Just 10 years ago, Farkasova was in need of a guide. She previously had a male guide, but she was ready to work with a female.
Thanks to the skiing community in Slovakia, Farkasova was put in touch with Subrtova. Subrtova, still studying at the university at the time, was approached by a former coach about the opportunity to be a guide.
Despite her studies, Subrtova was tempted to take the opportunity because she already knew what to expect from a friend who served as a guide.
“I pretty much knew the job,” she said. “I was thinking about it, and then, of course, I agreed.”
Soon after, the pair tested their relationship and skiing abilities in a so-called “ski-session.”
The session went well, but there was still one obstacle in the way: the communication.

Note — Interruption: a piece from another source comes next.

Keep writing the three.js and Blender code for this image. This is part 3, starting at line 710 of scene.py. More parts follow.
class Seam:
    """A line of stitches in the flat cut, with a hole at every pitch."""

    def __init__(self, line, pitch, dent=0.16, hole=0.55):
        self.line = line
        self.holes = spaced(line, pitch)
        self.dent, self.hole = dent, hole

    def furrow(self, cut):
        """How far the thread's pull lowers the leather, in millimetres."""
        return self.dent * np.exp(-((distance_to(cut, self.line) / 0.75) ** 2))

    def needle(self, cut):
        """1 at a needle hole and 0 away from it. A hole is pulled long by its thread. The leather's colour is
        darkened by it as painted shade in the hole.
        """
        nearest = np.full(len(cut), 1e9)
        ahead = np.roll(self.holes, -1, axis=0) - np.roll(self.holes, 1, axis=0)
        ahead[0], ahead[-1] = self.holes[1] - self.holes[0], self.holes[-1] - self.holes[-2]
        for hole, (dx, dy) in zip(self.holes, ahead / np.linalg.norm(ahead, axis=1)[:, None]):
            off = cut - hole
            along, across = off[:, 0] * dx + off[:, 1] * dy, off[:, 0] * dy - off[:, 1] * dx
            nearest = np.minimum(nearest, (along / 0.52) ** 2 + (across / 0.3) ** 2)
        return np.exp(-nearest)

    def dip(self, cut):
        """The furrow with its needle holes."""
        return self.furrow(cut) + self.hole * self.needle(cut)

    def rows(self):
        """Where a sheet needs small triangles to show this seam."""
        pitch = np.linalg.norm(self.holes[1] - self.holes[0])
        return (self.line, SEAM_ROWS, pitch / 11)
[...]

Unlike today’s vision impaired skiers and their guides, the Slovakian ski team did not have Bluetooth headsets between the two skiers. Instead, they were forced to rely on hand signals — as Subrtova calls it, “a very basic thing.”

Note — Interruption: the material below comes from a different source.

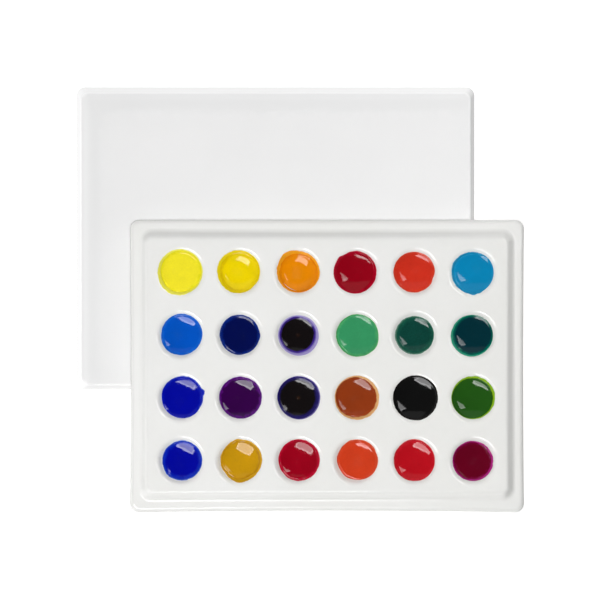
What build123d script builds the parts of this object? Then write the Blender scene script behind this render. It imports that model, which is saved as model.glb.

But, Subrtova, knowing Farkasova’s strengths, pushed for her team to get intercoms, realising their potential. For the 2009/10 season, Farkasova and Subrtova became the first skiers on the Slovakian team using the upgraded technology.
“Our teammates were quite hesitant to get ones, because they thought it was going to ruin their (momentum),” said Subrtova.
Sure enough, the new technology was in prime shape for the Vancouver 2010 Paralympic Winter Games, and it is destined to prove successful in PyeongChang.
“Once we started to use intercoms, the communication improved a lot, and so did the skiing,” Subrtova said. “You could really see the improvement there.”
Adding, that the intercom has led to “talking all the time and then she’s just listening.”